▸ Stated task: Extract each line of the data and write it out again exactly.
* BEGIN *
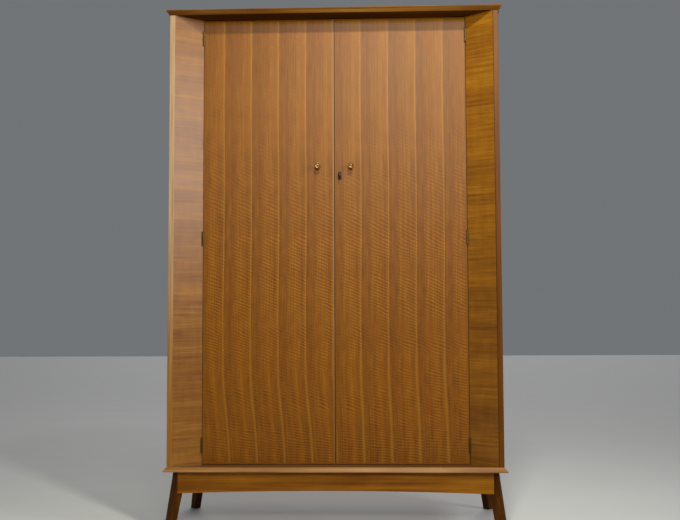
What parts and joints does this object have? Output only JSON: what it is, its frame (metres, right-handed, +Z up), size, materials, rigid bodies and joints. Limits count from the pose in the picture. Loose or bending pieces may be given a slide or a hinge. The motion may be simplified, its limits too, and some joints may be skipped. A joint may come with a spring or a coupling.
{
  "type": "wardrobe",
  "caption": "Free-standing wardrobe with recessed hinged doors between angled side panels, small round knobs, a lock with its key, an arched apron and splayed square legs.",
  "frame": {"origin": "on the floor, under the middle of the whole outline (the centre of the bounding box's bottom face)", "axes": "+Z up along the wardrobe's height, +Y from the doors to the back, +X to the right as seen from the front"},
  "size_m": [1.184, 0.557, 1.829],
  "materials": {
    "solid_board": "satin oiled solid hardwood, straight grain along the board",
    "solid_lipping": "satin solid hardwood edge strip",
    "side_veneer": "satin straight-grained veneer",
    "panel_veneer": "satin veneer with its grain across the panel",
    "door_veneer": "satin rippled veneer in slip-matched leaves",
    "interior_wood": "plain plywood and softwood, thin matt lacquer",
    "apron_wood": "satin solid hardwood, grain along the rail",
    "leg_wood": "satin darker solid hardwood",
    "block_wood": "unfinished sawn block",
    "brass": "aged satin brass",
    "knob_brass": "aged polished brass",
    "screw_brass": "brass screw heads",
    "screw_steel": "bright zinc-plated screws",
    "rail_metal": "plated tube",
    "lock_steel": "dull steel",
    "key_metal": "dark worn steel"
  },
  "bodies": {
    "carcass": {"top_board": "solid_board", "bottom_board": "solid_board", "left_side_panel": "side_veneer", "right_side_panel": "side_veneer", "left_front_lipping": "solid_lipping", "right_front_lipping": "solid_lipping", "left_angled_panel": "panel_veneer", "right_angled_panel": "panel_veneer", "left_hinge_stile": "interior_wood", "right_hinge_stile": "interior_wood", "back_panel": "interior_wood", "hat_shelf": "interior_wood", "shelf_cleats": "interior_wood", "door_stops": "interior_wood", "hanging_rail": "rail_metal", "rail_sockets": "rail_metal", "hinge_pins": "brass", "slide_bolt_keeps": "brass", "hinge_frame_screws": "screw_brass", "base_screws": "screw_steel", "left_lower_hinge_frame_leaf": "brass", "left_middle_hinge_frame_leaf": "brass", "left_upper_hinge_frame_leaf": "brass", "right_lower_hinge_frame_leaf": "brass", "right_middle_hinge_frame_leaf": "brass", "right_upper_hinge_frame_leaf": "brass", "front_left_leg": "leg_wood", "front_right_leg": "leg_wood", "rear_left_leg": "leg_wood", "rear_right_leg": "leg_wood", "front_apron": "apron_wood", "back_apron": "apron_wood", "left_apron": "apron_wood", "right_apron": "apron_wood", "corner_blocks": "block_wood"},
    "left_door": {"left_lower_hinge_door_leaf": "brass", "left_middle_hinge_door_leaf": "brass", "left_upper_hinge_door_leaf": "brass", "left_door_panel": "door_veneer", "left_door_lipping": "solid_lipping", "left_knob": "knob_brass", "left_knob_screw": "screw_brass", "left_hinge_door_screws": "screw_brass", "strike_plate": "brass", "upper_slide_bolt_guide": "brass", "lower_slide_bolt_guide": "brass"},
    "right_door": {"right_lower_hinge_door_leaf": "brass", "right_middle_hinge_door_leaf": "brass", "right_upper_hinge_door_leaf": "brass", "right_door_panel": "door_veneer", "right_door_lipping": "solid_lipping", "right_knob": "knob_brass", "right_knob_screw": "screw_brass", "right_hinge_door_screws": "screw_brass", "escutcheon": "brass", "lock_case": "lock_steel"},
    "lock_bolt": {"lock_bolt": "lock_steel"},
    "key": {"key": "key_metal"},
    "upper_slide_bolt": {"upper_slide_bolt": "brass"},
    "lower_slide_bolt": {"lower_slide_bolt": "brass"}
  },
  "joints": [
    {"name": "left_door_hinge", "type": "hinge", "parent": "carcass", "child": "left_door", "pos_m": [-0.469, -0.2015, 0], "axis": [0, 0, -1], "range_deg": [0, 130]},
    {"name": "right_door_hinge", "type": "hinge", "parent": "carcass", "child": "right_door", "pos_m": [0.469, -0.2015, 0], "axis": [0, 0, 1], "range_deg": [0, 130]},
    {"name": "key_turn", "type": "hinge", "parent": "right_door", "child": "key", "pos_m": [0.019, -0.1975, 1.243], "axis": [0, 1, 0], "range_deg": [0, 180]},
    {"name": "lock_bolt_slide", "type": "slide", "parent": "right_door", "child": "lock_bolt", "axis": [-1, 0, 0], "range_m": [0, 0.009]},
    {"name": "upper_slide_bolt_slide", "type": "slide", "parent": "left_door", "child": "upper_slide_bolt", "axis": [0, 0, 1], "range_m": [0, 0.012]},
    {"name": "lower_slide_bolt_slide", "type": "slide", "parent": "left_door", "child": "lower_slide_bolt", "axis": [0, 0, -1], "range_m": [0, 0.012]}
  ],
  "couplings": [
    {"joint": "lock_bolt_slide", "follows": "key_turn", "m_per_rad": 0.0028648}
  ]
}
* END *
▸ Expected answer:
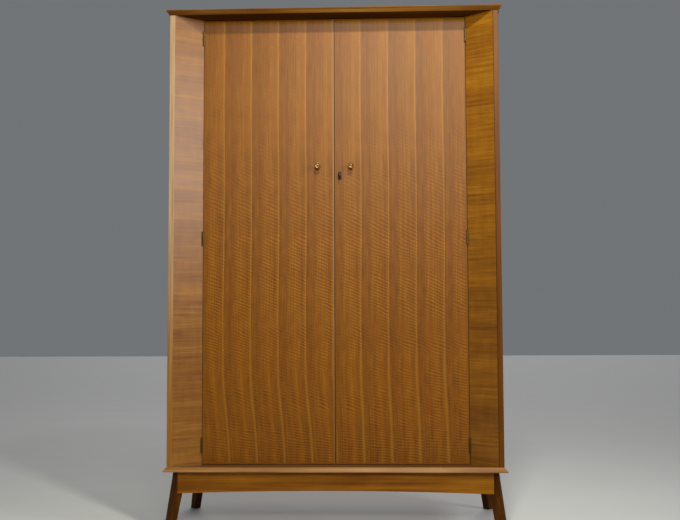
What parts and joints does this object have? Output only JSON: what it is, its frame (metres, right-handed, +Z up), size, materials, rigid bodies and joints. Limits count from the pose in the picture. Loose or bending pieces may be given a slide or a hinge. The motion may be simplified, its limits too, and some joints may be skipped. A joint may come with a spring or a coupling.
{
  "type": "wardrobe",
  "caption": "Free-standing wardrobe with recessed hinged doors between angled side panels, small round knobs, a lock with its key, an arched apron and splayed square legs.",
  "frame": {"origin": "on the floor, under the middle of the whole outline (the centre of the bounding box's bottom face)", "axes": "+Z up along the wardrobe's height, +Y from the doors to the back, +X to the right as seen from the front"},
  "size_m": [1.184, 0.557, 1.829],
  "materials": {
    "solid_board": "satin oiled solid hardwood, straight grain along the board",
    "solid_lipping": "satin solid hardwood edge strip",
    "side_veneer": "satin straight-grained veneer",
    "panel_veneer": "satin veneer with its grain across the panel",
    "door_veneer": "satin rippled veneer in slip-matched leaves",
    "interior_wood": "plain plywood and softwood, thin matt lacquer",
    "apron_wood": "satin solid hardwood, grain along the rail",
    "leg_wood": "satin darker solid hardwood",
    "block_wood": "unfinished sawn block",
    "brass": "aged satin brass",
    "knob_brass": "aged polished brass",
    "screw_brass": "brass screw heads",
    "screw_steel": "bright zinc-plated screws",
    "rail_metal": "plated tube",
    "lock_steel": "dull steel",
    "key_metal": "dark worn steel"
  },
  "bodies": {
    "carcass": {"top_board": "solid_board", "bottom_board": "solid_board", "left_side_panel": "side_veneer", "right_side_panel": "side_veneer", "left_front_lipping": "solid_lipping", "right_front_lipping": "solid_lipping", "left_angled_panel": "panel_veneer", "right_angled_panel": "panel_veneer", "left_hinge_stile": "interior_wood", "right_hinge_stile": "interior_wood", "back_panel": "interior_wood", "hat_shelf": "interior_wood", "shelf_cleats": "interior_wood", "door_stops": "interior_wood", "hanging_rail": "rail_metal", "rail_sockets": "rail_metal", "hinge_pins": "brass", "slide_bolt_keeps": "brass", "hinge_frame_screws": "screw_brass", "base_screws": "screw_steel", "left_lower_hinge_frame_leaf": "brass", "left_middle_hinge_frame_leaf": "brass", "left_upper_hinge_frame_leaf": "brass", "right_lower_hinge_frame_leaf": "brass", "right_middle_hinge_frame_leaf": "brass", "right_upper_hinge_frame_leaf": "brass", "front_left_leg": "leg_wood", "front_right_leg": "leg_wood", "rear_left_leg": "leg_wood", "rear_right_leg": "leg_wood", "front_apron": "apron_wood", "back_apron": "apron_wood", "left_apron": "apron_wood", "right_apron": "apron_wood", "corner_blocks": "block_wood"},
    "left_door": {"left_lower_hinge_door_leaf": "brass", "left_middle_hinge_door_leaf": "brass", "left_upper_hinge_door_leaf": "brass", "left_door_panel": "door_veneer", "left_door_lipping": "solid_lipping", "left_knob": "knob_brass", "left_knob_screw": "screw_brass", "left_hinge_door_screws": "screw_brass", "strike_plate": "brass", "upper_slide_bolt_guide": "brass", "lower_slide_bolt_guide": "brass"},
    "right_door": {"right_lower_hinge_door_leaf": "brass", "right_middle_hinge_door_leaf": "brass", "right_upper_hinge_door_leaf": "brass", "right_door_panel": "door_veneer", "right_door_lipping": "solid_lipping", "right_knob": "knob_brass", "right_knob_screw": "screw_brass", "right_hinge_door_screws": "screw_brass", "escutcheon": "brass", "lock_case": "lock_steel"},
    "lock_bolt": {"lock_bolt": "lock_steel"},
    "key": {"key": "key_metal"},
    "upper_slide_bolt": {"upper_slide_bolt": "brass"},
    "lower_slide_bolt": {"lower_slide_bolt": "brass"}
  },
  "joints": [
    {"name": "left_door_hinge", "type": "hinge", "parent": "carcass", "child": "left_door", "pos_m": [-0.469, -0.2015, 0], "axis": [0, 0, -1], "range_deg": [0, 130]},
    {"name": "right_door_hinge", "type": "hinge", "parent": "carcass", "child": "right_door", "pos_m": [0.469, -0.2015, 0], "axis": [0, 0, 1], "range_deg": [0, 130]},
    {"name": "key_turn", "type": "hinge", "parent": "right_door", "child": "key", "pos_m": [0.019, -0.1975, 1.243], "axis": [0, 1, 0], "range_deg": [0, 180]},
    {"name": "lock_bolt_slide", "type": "slide", "parent": "right_door", "child": "lock_bolt", "axis": [-1, 0, 0], "range_m": [0, 0.009]},
    {"name": "upper_slide_bolt_slide", "type": "slide", "parent": "left_door", "child": "upper_slide_bolt", "axis": [0, 0, 1], "range_m": [0, 0.012]},
    {"name": "lower_slide_bolt_slide", "type": "slide", "parent": "left_door", "child": "lower_slide_bolt", "axis": [0, 0, -1], "range_m": [0, 0.012]}
  ],
  "couplings": [
    {"joint": "lock_bolt_slide", "follows": "key_turn", "m_per_rad": 0.0028648}
  ]
}